View launch jobs
The following page describes how to view information about launch jobs added to queues.
View jobs
View jobs added to a queue with the W&B App.
- Navigate to the W&B App at https://wandb.ai/home.
- Select Launch within the Applications section of the left sidebar.
- Select the All entities dropdown and select the entity the launch job belongs to.
- Expand the collapsible UI from the Launch Application page to view a list of jobs added to that specific queue.
A run is created when the launch agent executes a launch job. In other words, each run listed corresponds to a specific job that was added to that queue.
For example, the following image shows two runs that were created from a job called job-source-launch_demo-canonical
. The job was added to a queue called Start queue
. The first run listed in the queue called resilient-snowball
and the second run listed is called earthy-energy-165
.
Within the W&B App UI you can find additional information about runs created from launch jobs such as the:
- Run: The name of the W&B run assigned to that job.
- Job ID: The name of the job.
- Project: The name of the project the run belongs to.
- Status: The status of the queued run.
- Author: The W&B entity that created the run.
- Creation date: The timestamp when the queue was created.
- Start time: The timestamp when the job started.
- Duration: Time, in seconds, it took to complete the job’s run.
List jobs
View a list of jobs that exist within a project with the W&B CLI. Use the W&B job list command and provide the name of the project and entity the launch job belongs to the --project
and --entity
flags, respectively.
wandb job list --entity your-entity --project project-name
Check the status of a job
The following table defines the status a queued run can have:
Status | Description |
---|---|
Idle | The run is in a queue with no active agents. |
Queued | The run is in a queue waiting for an agent to process it. |
Starting | The run has been picked up by an agent but has not yet started. |
Running | The run is currently executing. |
Killed | The job was killed by the user. |
Crashed | The run stopped sending data or did not successfully start. |
Failed | The run ended with a non-zero exit code or the run failed to start. |
Finished | The job completed successfully. |
Automatic run re-queuing on preemption
In some cases, it can be useful to set up jobs to be resumed after they are interrupted. For example, you might run broad hyperparameter sweeps on spot instances, and want them to pick up again when more spot instances spin up. Launch can support this configuration on Kubernetes clusters.

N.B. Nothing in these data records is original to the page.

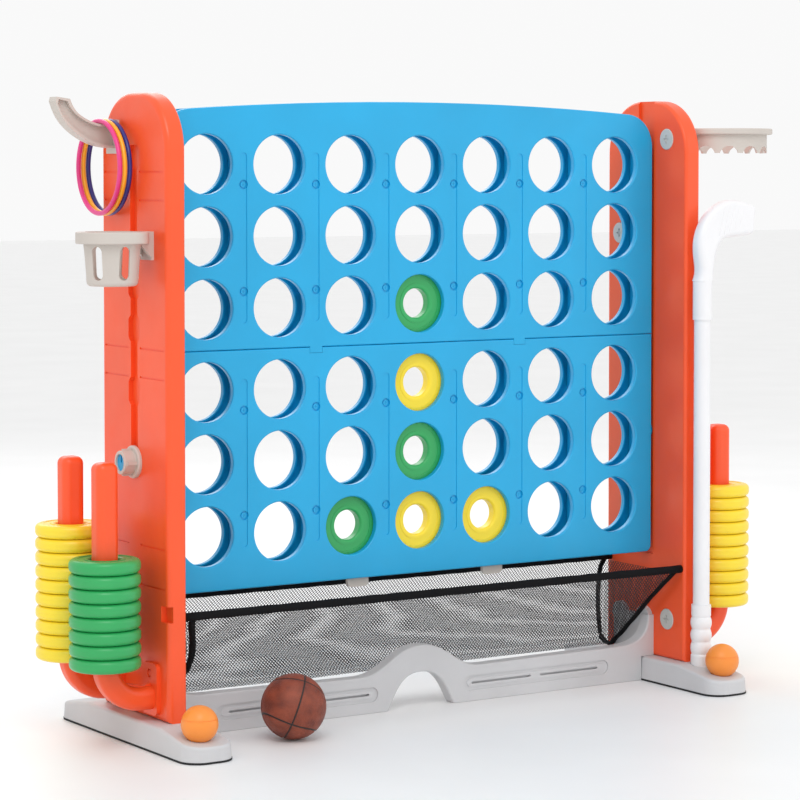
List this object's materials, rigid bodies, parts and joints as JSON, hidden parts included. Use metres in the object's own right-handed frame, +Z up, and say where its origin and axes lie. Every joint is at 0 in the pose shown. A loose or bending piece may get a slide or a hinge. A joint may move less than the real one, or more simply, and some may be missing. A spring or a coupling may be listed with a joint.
{
  "type": "giant four in a row",
  "caption": "Free-standing giant four in a row board between two towers, with ring storage posts, catch net, basketball hoop, ring toss hook, cup holder and golf arch.",
  "frame": {"origin": "on the floor, at the middle of the overall length and depth; the board is centred 22.5 mm to the left of it", "axes": "+X along the board to the right, +Y from the front to the back, +Z up"},
  "size_m": [1.419, 0.477, 1.0595],
  "materials": {
    "orange_plastic": "smooth blow-moulded",
    "blue_plastic": "smooth moulded",
    "base_plastic": "fine texture",
    "beige_plastic": "fine texture",
    "green_plastic": "smooth moulded",
    "yellow_plastic": "smooth moulded",
    "ball_orange": "smooth moulded",
    "ball_brown": "pebbled",
    "white_plastic": "smooth moulded",
    "pink_plastic": "smooth",
    "amber_plastic": "smooth",
    "navy_plastic": "smooth",
    "screw_grey": "fine texture",
    "sole_rubber": "matte",
    "black_mesh": "woven",
    "steel": "satin"
  },
  "bodies": {
    "frame": {"left_tower_outer_shell": "orange_plastic", "left_tower_inner_shell": "orange_plastic", "left_cap_screws": "screw_grey", "left_lock_stud": "blue_plastic", "left_foot": "base_plastic", "left_foot_sole": "sole_rubber", "left_front_post": "orange_plastic", "left_rear_post": "orange_plastic", "right_tower_outer_shell": "orange_plastic", "right_tower_inner_shell": "orange_plastic", "right_cap_screws": "screw_grey", "right_lock_stud": "blue_plastic", "right_foot": "base_plastic", "right_foot_sole": "sole_rubber", "right_front_post": "orange_plastic", "right_rear_post": "orange_plastic", "upper_front_panel": "blue_plastic", "upper_back_panel": "blue_plastic", "upper_column_guides": "blue_plastic", "upper_panel_screws": "blue_plastic", "lower_front_panel": "blue_plastic", "lower_back_panel": "blue_plastic", "lower_column_guides": "blue_plastic", "lower_panel_screws": "blue_plastic", "base_crossbar": "base_plastic", "front_net_rod": "steel", "rear_net_rod": "steel", "catch_net": "black_mesh", "ring_hook": "beige_plastic", "cup_holder": "beige_plastic", "ball_hoop": "beige_plastic"},
    "left_gate": {"left_release_gate": "beige_plastic"},
    "left_nut": {"left_lock_nut": "beige_plastic"},
    "right_gate": {"right_release_gate": "beige_plastic"},
    "right_nut": {"right_lock_nut": "beige_plastic"},
    "left_front_rings": {"left_front_ring_stack": "green_plastic"},
    "left_rear_rings": {"left_rear_ring_stack": "yellow_plastic"},
    "right_front_rings": {"right_front_ring_stack": "yellow_plastic"},
    "right_rear_rings": {"right_rear_ring_stack": "green_plastic"},
    "toss_pink": {"toss_ring_pink": "pink_plastic"},
    "toss_yellow": {"toss_ring_yellow": "amber_plastic"},
    "toss_navy": {"toss_ring_navy": "navy_plastic"},
    "ring_green_low": {"board_ring_green_low": "green_plastic"},
    "ring_yellow_side": {"board_ring_yellow_side": "yellow_plastic"},
    "ring_yellow_low": {"board_ring_yellow_low": "yellow_plastic"},
    "ring_green_mid": {"board_ring_green_mid": "green_plastic"},
    "ring_yellow_mid": {"board_ring_yellow_mid": "yellow_plastic"},
    "ring_green_top": {"board_ring_green_top": "green_plastic"},
    "ball": {"basketball": "ball_brown"},
    "left_golf": {"left_golf_ball": "ball_orange"},
    "right_golf": {"right_golf_ball": "ball_orange"},
    "club": {"club_shaft": "white_plastic", "club_grip": "white_plastic", "club_head": "white_plastic"}
  },
  "joints": [
    {"name": "left_gate_slide", "type": "slide", "parent": "frame", "child": "left_gate", "axis": [-1, 0, 0], "range_m": [0, 0.07]},
    {"name": "left_nut_turn", "type": "hinge", "parent": "frame", "child": "left_nut", "pos_m": [-0.5785, 0, 0.457], "axis": [-1, 0, 0], "range_deg": [0, 90]},
    {"name": "right_gate_slide", "type": "slide", "parent": "frame", "child": "right_gate", "axis": [1, 0, 0], "range_m": [0, 0.07]},
    {"name": "right_nut_turn", "type": "hinge", "parent": "frame", "child": "right_nut", "pos_m": [0.5335, 0, 0.457], "axis": [1, 0, 0], "range_deg": [0, 90]},
    {"name": "left_front_rings_lift", "type": "slide", "parent": "frame", "child": "left_front_rings", "axis": [0, 0, 1], "range_m": [0, 0.34]},
    {"name": "left_rear_rings_lift", "type": "slide", "parent": "frame", "child": "left_rear_rings", "axis": [0, 0, 1], "range_m": [0, 0.34]},
    {"name": "right_front_rings_lift", "type": "slide", "parent": "frame", "child": "right_front_rings", "axis": [0, 0, 1], "range_m": [0, 0.34]},
    {"name": "right_rear_rings_lift", "type": "slide", "parent": "frame", "child": "right_rear_rings", "axis": [0, 0, 1], "range_m": [0, 0.34]},
    {"name": "toss_pink_lift", "type": "slide", "parent": "frame", "child": "toss_pink", "axis": [0, 0, 1], "range_m": [0, 0.08]},
    {"name": "toss_yellow_lift", "type": "slide", "parent": "frame", "child": "toss_yellow", "axis": [0, 0, 1], "range_m": [0, 0.08]},
    {"name": "toss_navy_lift", "type": "slide", "parent": "frame", "child": "toss_navy", "axis": [0, 0, 1], "range_m": [0, 0.08]},
    {"name": "ring_green_low_drop", "type": "slide", "parent": "frame", "child": "ring_green_low", "axis": [0, 0, 1], "range_m": [0, 0.8]},
    {"name": "ring_yellow_side_drop", "type": "slide", "parent": "frame", "child": "ring_yellow_side", "axis": [0, 0, 1], "range_m": [0, 0.8]},
    {"name": "ring_yellow_low_drop", "type": "slide", "parent": "frame", "child": "ring_yellow_low", "axis": [0, 0, 1], "range_m": [0, 0.8]},
    {"name": "ring_green_mid_drop", "type": "slide", "parent": "ring_yellow_low", "child": "ring_green_mid", "axis": [0, 0, 1], "range_m": [0, 0.12]},
    {"name": "ring_yellow_mid_drop", "type": "slide", "parent": "ring_green_mid", "child": "ring_yellow_mid", "axis": [0, 0, 1], "range_m": [0, 0.12]},
    {"name": "ring_green_top_drop", "type": "slide", "parent": "ring_yellow_mid", "child": "ring_green_top", "axis": [0, 0, 1], "range_m": [0, 0.12]},
    {"name": "ball_roll", "type": "slide", "parent": "frame", "child": "ball", "axis": [0, -1, 0], "range_m": [0, 0.3]},
    {"name": "left_golf_lift", "type": "slide", "parent": "frame", "child": "left_golf", "axis": [0, 0, 1], "range_m": [0, 0.1]},
    {"name": "right_golf_lift", "type": "slide", "parent": "frame", "child": "right_golf", "axis": [0, 0, 1], "range_m": [0, 0.1]},
    {"name": "club_lift", "type": "slide", "parent": "frame", "child": "club", "axis": [0, 0, 1], "range_m": [0, 0.06]}
  ]
}
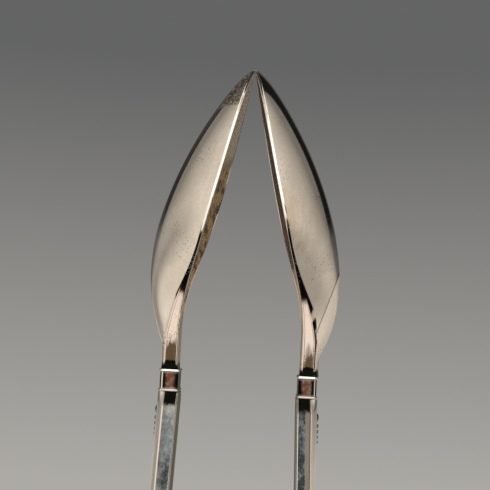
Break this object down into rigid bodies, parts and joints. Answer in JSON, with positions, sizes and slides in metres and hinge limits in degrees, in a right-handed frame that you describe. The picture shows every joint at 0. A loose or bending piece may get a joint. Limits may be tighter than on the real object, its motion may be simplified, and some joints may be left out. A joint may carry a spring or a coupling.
{
  "type": "ice tongs",
  "caption": "Bow-type silver ice tongs with two deep facing spoon jaws on straight bevelled arms that spring open.",
  "frame": {"origin": "middle of the small flat outer face of the bow's crown", "axes": "+Z from the bow up to the jaw tips, X across the opening from the left arm to the right arm, Y along the spoons' width"},
  "size_m": [0.0396, 0.025, 0.17],
  "materials": {
    "polished_silver": "hand-polished sterling silver, bright and slightly worn",
    "worn_silver": "silver dulled by handling, with mottled tarnish",
    "oxidised_silver": "silver ornament darkened in its recesses",
    "spring_silver": "hard-rolled silver, polished"
  },
  "bodies": {
    "bow": {"bow": "spring_silver"},
    "left_arm": {"left_spoon": "polished_silver", "left_collar": "polished_silver", "left_arm": "worn_silver", "left_leaf": "oxidised_silver", "left_bead_1": "oxidised_silver", "left_bead_2": "oxidised_silver", "left_bead_3": "oxidised_silver", "left_bead_4": "oxidised_silver", "left_upper_rivet": "spring_silver", "left_lower_rivet": "spring_silver"},
    "right_arm": {"right_spoon": "polished_silver", "right_collar": "polished_silver", "right_arm": "worn_silver", "right_leaf": "oxidised_silver", "right_bead_1": "oxidised_silver", "right_bead_2": "oxidised_silver", "right_bead_3": "oxidised_silver", "right_bead_4": "oxidised_silver", "right_upper_rivet": "spring_silver", "right_lower_rivet": "spring_silver"}
  },
  "joints": [
    {"name": "left_flex", "type": "hinge", "parent": "bow", "child": "left_arm", "pos_m": [-0.0121, 0, 0.0109], "axis": [0, -1, 0], "range_deg": [0, 8], "stiffness_Nm_per_rad": 3.1, "springref_deg": 4.5, "deforming": ["bow"]},
    {"name": "right_flex", "type": "hinge", "parent": "bow", "child": "right_arm", "pos_m": [0.0121, 0, 0.0109], "axis": [0, 1, 0], "range_deg": [0, 8], "stiffness_Nm_per_rad": 3.1, "springref_deg": 4.5, "deforming": ["bow"]}
  ]
}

If your Kubernetes queue is running a job on a node that’s pre-empted by a scheduler, the job will be automatically added back to the end of the queue so it can resume later. This resumed run will have the same name as the original, and can be followed from the same page in the UI as the original. A job can be automatically re-queued this way up to five times.
Launch detects whether a pod is preempted by a scheduler by checking if the pod has the condition DisruptionTarget
with one of the following reasons:
EvictionByEvictionAPI
PreemptionByScheduler
TerminationByKubelet
If your job’s code is structured to allow resuming, it will enable these re-queued runs to pick up where they left off. Otherwise, runs will start from the beginning when they are re-queued. See our guide for resuming runs for more info.
There is currently no way to opt out of automatic run re-queuing for preempted nodes. However, if you delete a run from the UI or delete the node directly, it will not be re-queued.
Automatic run re-queuing is currently only available on Kubernetes queues; Sagemaker and Vertex are not yet supported.